In summary, the scientific approach, while lacking any quantitative analysis was useful as a framework to describe functionally the communication act.  In addition, the approach lent itself to breaking down the act to understand the media organizations, potential for bias, the role of media in shaping discourse, the nature of the medium, the nature of the audience, and the effects of the act.  However, the scientific approach left questions on the table including:

  • Does the news describe events objectively?
  • Are opposing voices heard?
  • How does the make-up of the audience shape the news?

Socio-cultural Approach

            Beginning with critical political-economic theory (McQuail, 2010), this author sought to determine whether content and audience is commoditized, whether opposition and alternative voices were present or marginalized, and whether the public interest is subordinated to private interest?

It appears clear that the Gannet Company seeks to own a large diversified share of media audience, given audience reach is a core metric in their annual report (Gannet Co. Inc., 2010).  According to their SEC 10-K filing, the Gannet Company reaches 18% of U.S. households through their television stations with an “online U.S. Internet audience [totaling] 52 million monthly unique visitors, reaching about 24% of the Internet audience” (Gannet Co. Inc., 2010, p. 3).  Both the content and the audience are clear commodities to be sold as “marketing solutions” to businesses nationwide.

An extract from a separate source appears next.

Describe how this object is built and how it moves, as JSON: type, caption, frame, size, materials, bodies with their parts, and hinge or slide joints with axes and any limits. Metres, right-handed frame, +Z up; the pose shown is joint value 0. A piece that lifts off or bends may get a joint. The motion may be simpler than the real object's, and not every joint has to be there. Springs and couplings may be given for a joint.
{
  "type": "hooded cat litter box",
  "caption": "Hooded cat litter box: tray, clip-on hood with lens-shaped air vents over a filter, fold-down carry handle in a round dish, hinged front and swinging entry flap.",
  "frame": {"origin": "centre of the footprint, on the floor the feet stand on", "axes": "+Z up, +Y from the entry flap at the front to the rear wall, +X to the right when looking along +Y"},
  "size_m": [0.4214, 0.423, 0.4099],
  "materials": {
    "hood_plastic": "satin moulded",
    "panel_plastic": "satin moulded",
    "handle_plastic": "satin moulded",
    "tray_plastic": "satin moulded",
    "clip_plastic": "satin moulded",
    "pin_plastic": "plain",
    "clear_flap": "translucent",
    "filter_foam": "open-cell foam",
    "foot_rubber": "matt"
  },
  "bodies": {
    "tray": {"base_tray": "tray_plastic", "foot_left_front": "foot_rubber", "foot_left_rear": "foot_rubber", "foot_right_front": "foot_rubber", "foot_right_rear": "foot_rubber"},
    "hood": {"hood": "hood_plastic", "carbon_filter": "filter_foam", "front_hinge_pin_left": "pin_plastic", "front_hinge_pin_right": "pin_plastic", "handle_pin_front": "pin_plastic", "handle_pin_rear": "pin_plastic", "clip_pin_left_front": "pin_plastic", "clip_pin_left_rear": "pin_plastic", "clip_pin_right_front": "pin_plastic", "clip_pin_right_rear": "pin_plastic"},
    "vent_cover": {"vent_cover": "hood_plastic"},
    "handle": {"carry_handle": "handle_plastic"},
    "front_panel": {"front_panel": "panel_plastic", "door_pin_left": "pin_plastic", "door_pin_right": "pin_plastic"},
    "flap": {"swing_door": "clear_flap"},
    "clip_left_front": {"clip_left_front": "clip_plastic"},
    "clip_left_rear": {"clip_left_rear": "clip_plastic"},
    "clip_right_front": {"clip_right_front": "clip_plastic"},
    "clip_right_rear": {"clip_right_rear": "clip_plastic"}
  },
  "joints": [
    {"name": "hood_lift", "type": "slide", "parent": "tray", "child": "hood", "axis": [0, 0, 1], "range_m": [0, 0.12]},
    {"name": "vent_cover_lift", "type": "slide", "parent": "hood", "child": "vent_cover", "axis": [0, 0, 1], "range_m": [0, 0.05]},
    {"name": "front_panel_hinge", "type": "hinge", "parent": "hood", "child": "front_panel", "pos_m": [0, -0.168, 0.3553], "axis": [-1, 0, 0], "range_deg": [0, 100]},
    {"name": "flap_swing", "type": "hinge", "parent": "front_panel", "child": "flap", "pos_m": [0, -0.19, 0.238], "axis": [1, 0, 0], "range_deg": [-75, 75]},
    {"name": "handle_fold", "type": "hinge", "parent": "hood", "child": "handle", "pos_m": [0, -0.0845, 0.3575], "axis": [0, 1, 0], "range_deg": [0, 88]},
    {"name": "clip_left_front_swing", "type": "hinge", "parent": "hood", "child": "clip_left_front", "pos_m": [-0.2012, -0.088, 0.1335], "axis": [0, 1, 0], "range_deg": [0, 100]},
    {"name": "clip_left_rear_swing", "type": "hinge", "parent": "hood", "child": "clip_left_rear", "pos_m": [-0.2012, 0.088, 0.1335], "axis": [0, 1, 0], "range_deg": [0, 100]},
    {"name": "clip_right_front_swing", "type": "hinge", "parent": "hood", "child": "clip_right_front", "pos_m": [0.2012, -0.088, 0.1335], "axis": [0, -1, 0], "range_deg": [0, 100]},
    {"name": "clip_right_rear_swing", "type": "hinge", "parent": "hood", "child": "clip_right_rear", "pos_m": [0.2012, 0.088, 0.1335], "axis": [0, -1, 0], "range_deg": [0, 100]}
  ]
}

McQuail (2010) describes the consequences of the commodification of audience and content in suggesting that content diversity decreases as and opposition voices are marginalized as the media conforms to normative ideas of acceptable content to preserve share and avoid competitive risk.  In the observed newscast, a case can be made to support this notion.  Political perspectives provided in the newscast were only shared from Republican and Democratic viewpoints, ignoring lesser parties like the Green Party or the Libertarians.  Perhaps the absence is one of necessity given the limited time for broadcasting the newscast, however, the fact remains the opposing viewpoints were missing and as a result, were marginalized.  Given the need for the Gannet Company to preserve more than $6 billion in annual revenues, it appears possible that the public interest is subtlety subordinated insofar as the marginalization of opposition viewpoints limits public discourse and favors the maintenance of the political and economic status quo.

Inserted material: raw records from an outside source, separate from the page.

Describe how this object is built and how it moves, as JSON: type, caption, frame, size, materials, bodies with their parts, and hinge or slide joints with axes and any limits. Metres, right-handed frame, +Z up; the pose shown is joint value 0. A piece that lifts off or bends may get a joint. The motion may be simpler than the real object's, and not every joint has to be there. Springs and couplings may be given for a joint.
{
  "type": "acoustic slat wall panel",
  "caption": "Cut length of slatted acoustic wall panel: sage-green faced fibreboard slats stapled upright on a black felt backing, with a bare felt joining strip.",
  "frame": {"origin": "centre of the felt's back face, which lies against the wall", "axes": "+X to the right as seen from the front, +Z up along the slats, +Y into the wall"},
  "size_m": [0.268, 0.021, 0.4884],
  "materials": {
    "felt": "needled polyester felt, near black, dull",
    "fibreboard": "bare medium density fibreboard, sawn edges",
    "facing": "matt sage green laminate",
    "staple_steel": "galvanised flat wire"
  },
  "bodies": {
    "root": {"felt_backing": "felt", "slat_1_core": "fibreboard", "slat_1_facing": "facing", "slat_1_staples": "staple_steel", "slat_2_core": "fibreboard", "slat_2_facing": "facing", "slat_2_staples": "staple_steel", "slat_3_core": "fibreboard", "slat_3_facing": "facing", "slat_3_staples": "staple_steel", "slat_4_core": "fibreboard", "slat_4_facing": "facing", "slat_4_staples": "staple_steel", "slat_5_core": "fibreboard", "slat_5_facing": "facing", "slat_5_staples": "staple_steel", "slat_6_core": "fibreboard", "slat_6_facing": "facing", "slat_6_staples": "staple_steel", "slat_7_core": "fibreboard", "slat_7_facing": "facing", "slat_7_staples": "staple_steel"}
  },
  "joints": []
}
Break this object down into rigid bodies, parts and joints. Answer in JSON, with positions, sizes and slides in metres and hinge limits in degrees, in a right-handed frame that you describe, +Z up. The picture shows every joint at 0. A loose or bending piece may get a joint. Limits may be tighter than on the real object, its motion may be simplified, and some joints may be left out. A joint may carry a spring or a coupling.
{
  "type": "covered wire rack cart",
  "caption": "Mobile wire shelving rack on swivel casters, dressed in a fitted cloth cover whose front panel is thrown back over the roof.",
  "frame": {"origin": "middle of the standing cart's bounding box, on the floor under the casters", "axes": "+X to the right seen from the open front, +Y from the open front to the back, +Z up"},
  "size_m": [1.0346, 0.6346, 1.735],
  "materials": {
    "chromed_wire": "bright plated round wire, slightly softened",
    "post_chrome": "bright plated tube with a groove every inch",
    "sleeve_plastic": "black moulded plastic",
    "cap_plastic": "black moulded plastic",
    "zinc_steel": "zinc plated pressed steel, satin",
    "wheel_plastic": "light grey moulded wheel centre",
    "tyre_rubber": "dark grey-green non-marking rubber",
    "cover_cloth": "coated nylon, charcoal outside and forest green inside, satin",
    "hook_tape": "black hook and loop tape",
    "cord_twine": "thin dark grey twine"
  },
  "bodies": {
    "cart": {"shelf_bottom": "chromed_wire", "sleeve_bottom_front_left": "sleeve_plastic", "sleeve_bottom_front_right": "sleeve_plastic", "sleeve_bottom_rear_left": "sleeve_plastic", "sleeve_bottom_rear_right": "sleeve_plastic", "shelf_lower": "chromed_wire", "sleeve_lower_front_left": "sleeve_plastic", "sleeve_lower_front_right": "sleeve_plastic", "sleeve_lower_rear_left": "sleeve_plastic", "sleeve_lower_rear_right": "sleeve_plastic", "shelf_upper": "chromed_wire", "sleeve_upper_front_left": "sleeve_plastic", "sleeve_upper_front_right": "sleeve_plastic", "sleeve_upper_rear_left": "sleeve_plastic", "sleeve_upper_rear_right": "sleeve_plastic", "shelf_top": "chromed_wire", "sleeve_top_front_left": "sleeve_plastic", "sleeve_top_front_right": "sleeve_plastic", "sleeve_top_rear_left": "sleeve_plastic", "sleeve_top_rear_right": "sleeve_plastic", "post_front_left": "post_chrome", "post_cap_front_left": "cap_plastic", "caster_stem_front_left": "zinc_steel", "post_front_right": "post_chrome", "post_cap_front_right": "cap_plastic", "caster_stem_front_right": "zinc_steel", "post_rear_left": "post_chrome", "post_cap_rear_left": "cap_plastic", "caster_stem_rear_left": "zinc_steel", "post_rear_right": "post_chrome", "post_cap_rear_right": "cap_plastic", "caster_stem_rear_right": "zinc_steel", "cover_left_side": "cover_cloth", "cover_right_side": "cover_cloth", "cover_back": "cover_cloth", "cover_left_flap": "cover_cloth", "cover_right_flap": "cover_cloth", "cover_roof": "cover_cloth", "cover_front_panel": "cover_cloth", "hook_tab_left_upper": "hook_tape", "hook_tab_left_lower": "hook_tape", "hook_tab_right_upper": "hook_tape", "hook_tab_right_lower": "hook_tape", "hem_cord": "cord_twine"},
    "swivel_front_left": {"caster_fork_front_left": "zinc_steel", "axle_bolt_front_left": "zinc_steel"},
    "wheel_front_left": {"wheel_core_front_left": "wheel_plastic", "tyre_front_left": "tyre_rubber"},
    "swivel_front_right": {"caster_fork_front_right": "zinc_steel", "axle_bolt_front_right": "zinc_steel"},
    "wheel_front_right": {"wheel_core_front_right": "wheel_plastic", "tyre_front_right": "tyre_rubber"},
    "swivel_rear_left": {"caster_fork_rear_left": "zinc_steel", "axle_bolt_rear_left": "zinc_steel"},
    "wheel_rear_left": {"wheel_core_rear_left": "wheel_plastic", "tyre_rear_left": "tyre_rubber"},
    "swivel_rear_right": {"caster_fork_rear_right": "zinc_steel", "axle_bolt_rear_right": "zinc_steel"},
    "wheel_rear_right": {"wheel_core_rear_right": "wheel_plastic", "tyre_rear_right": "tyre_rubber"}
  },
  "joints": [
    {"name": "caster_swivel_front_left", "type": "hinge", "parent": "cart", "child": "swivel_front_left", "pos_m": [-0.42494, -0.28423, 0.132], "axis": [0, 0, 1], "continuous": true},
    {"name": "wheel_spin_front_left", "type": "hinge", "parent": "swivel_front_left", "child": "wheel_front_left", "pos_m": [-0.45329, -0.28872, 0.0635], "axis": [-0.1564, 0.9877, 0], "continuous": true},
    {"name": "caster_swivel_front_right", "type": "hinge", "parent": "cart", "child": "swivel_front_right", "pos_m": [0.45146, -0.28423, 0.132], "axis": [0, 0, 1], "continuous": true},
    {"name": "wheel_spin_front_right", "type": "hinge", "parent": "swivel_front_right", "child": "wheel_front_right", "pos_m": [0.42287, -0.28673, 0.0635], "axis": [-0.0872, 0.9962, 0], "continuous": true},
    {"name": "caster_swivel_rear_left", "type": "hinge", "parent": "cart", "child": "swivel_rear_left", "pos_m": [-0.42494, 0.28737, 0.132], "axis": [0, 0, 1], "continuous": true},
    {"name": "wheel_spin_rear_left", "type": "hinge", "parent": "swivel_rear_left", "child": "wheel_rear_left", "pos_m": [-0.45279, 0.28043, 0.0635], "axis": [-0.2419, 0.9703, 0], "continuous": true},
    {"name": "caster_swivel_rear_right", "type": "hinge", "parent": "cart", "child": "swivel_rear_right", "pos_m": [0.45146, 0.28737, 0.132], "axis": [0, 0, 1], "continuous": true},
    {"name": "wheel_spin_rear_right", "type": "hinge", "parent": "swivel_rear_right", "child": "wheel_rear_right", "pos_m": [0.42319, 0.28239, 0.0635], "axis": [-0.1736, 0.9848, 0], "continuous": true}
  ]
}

Coincident with critical political-economic theory is the notion of commercialization.  While critical political-economic theory describes the commodification of audience and content, commercialization highlights the role of media in “the promotion of consumerist attitudes to culture and life” (McQuail, 2010, p. 125).    As a case in point, the newscast had a public service piece on tips for refinancing a home, certainly a hot topic given the real estate meltdown of the last several years.  The newscast presumed a single model for consumers to purchase a house, through borrowing money from major banks, rather than discussing alternative models such as purchasing with savings, borrowing from retirement plans, or using local credit unions.  In a sense, the 9 News staff chose to advocate the dominant model for consumption, favoring commercial interests.

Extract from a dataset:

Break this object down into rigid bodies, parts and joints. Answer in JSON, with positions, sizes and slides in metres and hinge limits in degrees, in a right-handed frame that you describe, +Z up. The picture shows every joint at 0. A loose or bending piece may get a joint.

The socio-cultural approach lent itself to a critical analysis of the communication act that challenged normative assumptions about society and culture, in effect, opening doors of inquiry that may have remained closed using a scientific approach.

Conclusion

            Both the scientific and socio-cultural approaches provided valuable insights during the analysis of the 9 News broadcast.  The scientific approach provided a useful lexicon for breakdown the act of communication into its constituent parts while illuminating the role of media organizations, the type of content, information on the medium, and the potential effects of media.  However, the critical and qualitative nature of the socio-cultural perspective provided greater insight into the nature of the mass communication, without being bound by normative thinking.

 

 

 

 

 

 

 

References

Gannet Co. Inc. (2010, December 26). Annual Report, from http://www.sec.gov/Archives/edgar/data/39899/000095012311017139/c11288e10vk.htm

Lasswell, H. D. (1948). The structure and function of communication in society. In Jewish Theological Seminary of America. Institute for Religious and Social Studies. & L. Bryson (Eds.), The communication of ideas (pp. ix, 296 p.). New York,: Institute for Religious and Social Studies distributed by Harper.

McQuail, D. (2010). Mcquail’s mass communication theory (6th ed.). London ; Thousand Oaks, Calif.

Thousand Oaks, CA: Sage Publications.

Ostrow, J. (2012, March 4, 2012). Ostrow: Denver’s TV ratings race is a metrics mashup. Television  Retrieved July 29, 2012, from http://www.denverpost.com/television/ci_20082452

Westley, B. H., & MacLean, M. S. (1957). A conceptual model for communcations research. Journalism & Mass Communication Quarterly, 34(2), 31-38.